An earlier Market Insights story commented on the weakness in housing starts and residential building permits in March 2008, while completions were still relatively strong. The inevitable result has been an increase in the inventory of unsold new homes.
Market Equilibrium is 4.0 Months
In the latest monthly report, for March 2008, from the U.S. Census Bureau, the number-of-months supply of unsold new homes has shot up to 11.0. This compares with a market equilibrium figure of about 4.0. Market equilibrium is when supply and demand are in good, but not exact, balance.
The number-of-months inventory figure is the number of unsold homes divided by the current month’s sales rate. In March (-1.1%), the number of unsold homes declined again on a month-to-month basis. In fact, the number of unsold homes has actually been adjusting nicely, down by 100,000 units from the summer of 2006 to the present.

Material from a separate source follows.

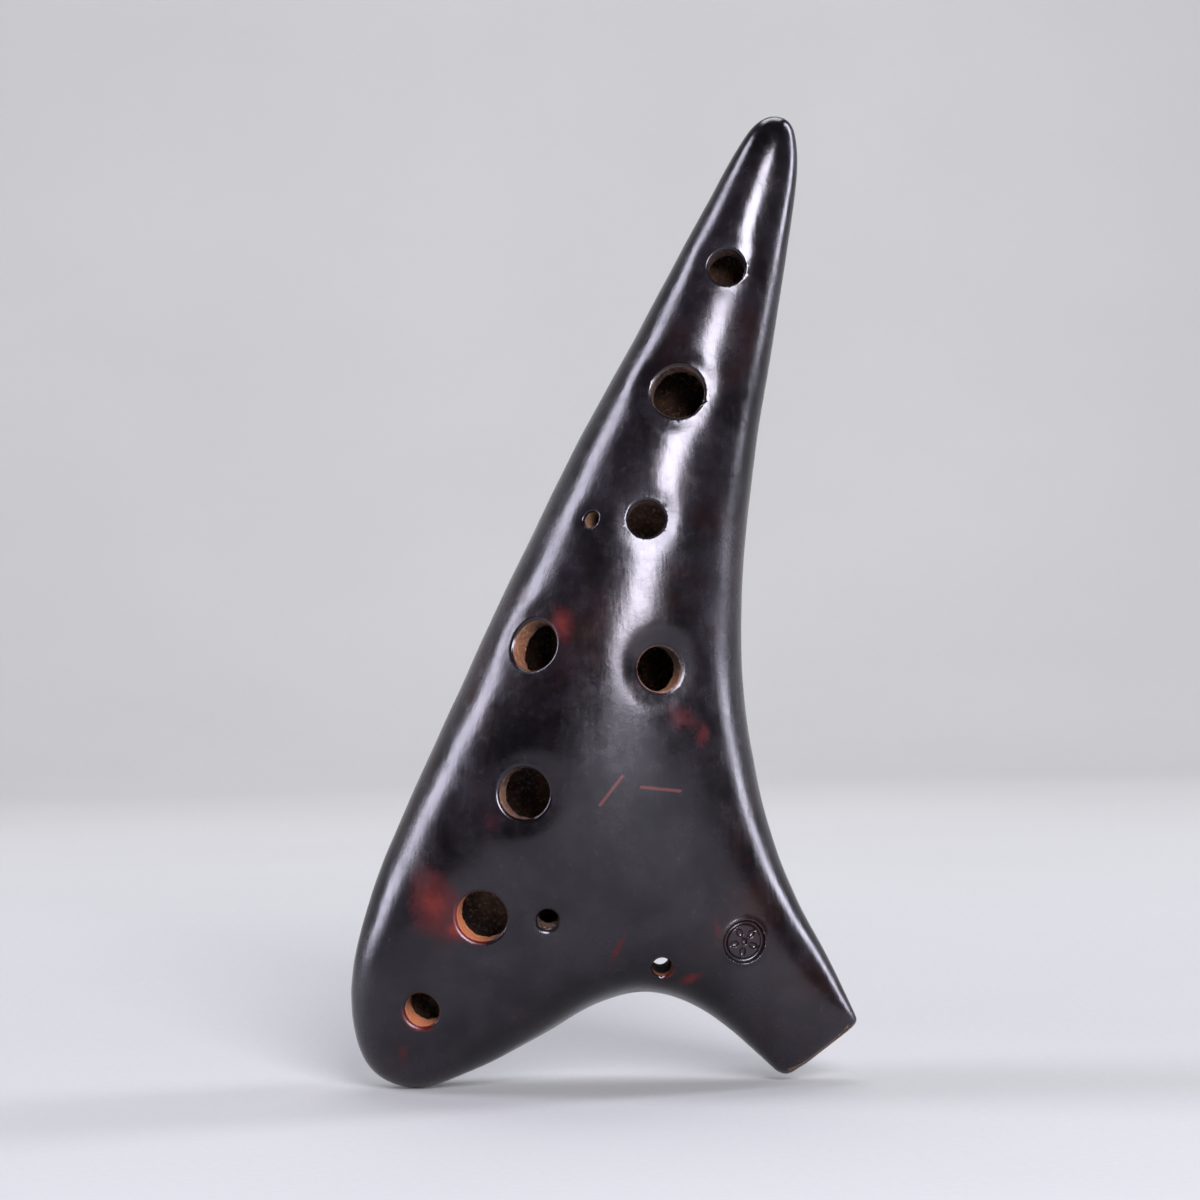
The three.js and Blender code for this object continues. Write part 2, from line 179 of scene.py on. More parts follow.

Unfortunately, however, new home sales (-8.5%) have declined at an even faster rate. New home sales have been down by between 30% and 40% year-over-year for the past five months. It is the new homes sales rate as the divisor that has forced up the number-of-months inventory calculation.
Sit on a Beach for a Year
The depth of the collapse in U.S. housing markets has been stunning. At the current sales rate for new single-family housing, everyone could simply go and sit on a beach for almost a year, then start over fresh in eleven months. − except we’ve all got to try to make a living.